Rets – Você pode nos adiantar mais informações sobre o Programa Brasileiro de Combate à Violência e à Discriminação a Gays, Lésbicas, Bissexuais e Transgêneros, que será lançado no próximo dia 16?

Yone Lindgren – O programa pretende criar instrumentos de defesa contra a discriminação por orientação sexual e promover os direitos e a cidadania de GLBTs. A intenção é incluir essa temática nas ações governamentais do Estado brasileiro. Vai buscar a articulação e o desenvolvimento de políticas públicas para esse segmento e incentivar a criação de legislação que proíba e puna discriminação e violência contra homossexuais. A partir de uma pesquisa que vimos realizando há três anos, em paradas e eventos, para fazer um diagnóstico das necessidades básicas desse segmento, serão elaboradas diretrizes, recomendações e linhas de ação, como a criação de centros de referência contra a violência e a discriminação a GLBTs e a capacitação de policiais.

O que nós queremos é estabelecer uma sociedade igualitária de direitos e cidadania de todo mundo, inclusive os homossexuais.
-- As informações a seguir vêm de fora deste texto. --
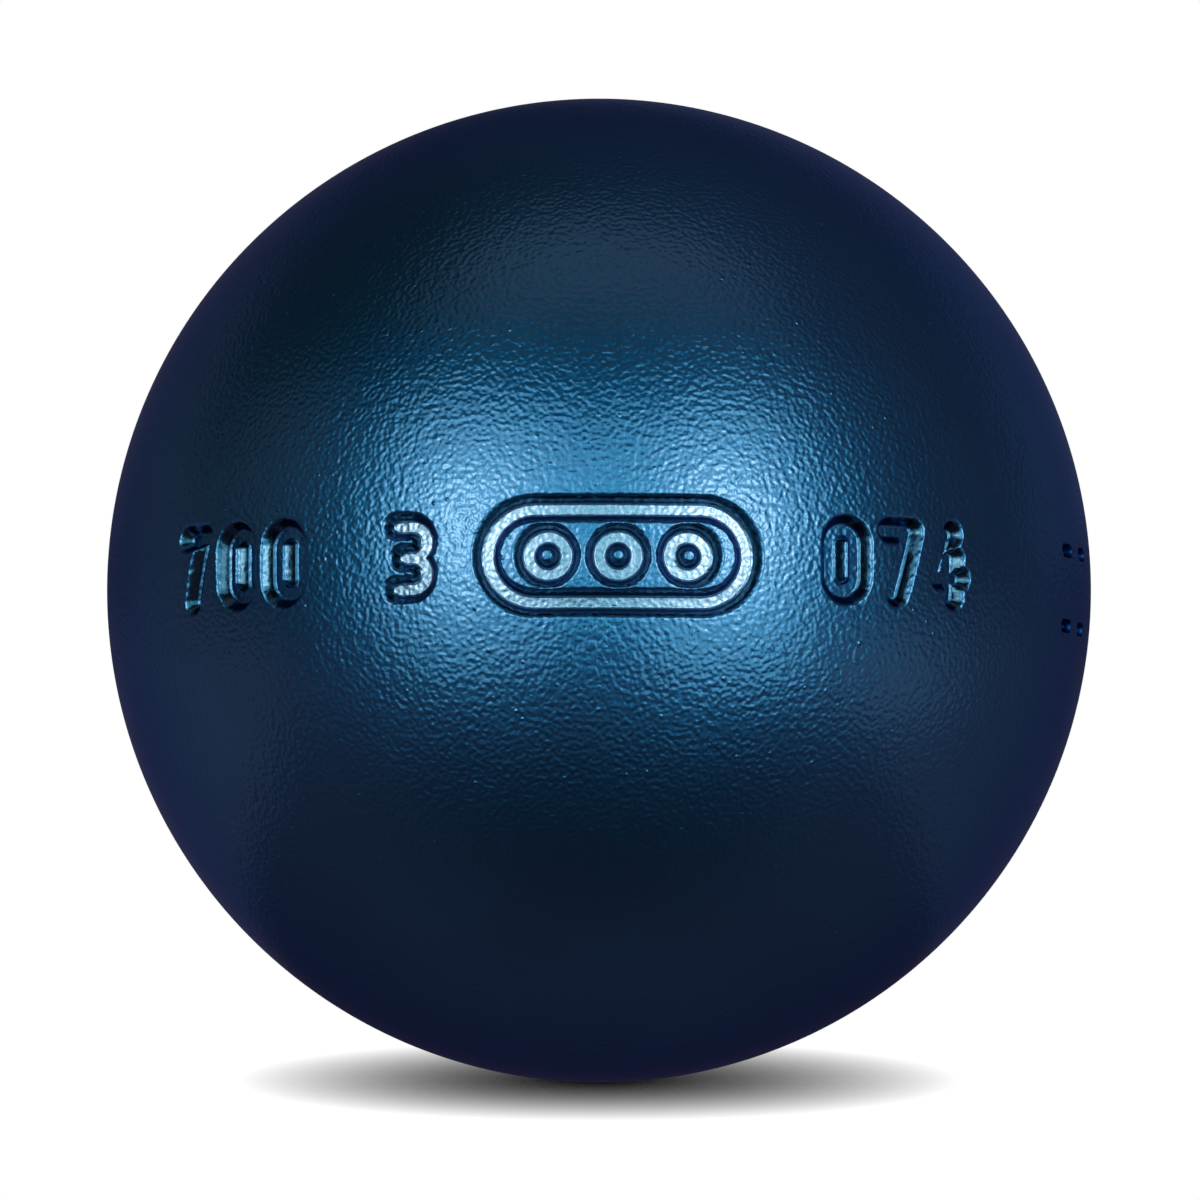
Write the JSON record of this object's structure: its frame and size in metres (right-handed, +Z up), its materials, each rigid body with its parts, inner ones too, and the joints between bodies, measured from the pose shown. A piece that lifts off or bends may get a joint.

A nossa maior expectativa é que esse programa saia do papel.

Rets – Você espera encontrar muita resistência dos setores conservadores para implementação do Programa?
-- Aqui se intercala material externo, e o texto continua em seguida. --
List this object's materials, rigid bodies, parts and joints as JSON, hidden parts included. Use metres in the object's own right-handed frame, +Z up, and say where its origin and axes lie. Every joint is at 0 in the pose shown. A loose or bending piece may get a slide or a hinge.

Yone Lindgren – No Rio de Janeiro, por exemplo, vai ser uma briga para fazer esse trabalho. O governo estadual simplesmente não reconhece a nossa existência. Isso me preocupa muito. A bancada evangélica no governo está cada vez mais forte. Isso sem falar na Igreja Católica. Para se ter uma idéia, o governo federal chegou a receber uma carta da Conferência Nacional dos Bispos do Brasil (CNBB) pedindo para não apresentar a resolução na ONU. Esses grupos simplesmente não aceitam homossexuais, bissexuais e transgêneros. A Argentina, por exemplo, hoje apoia a resolução, mas ficou durante muito tempo em cima do muro, em grande parte por causa da Igreja.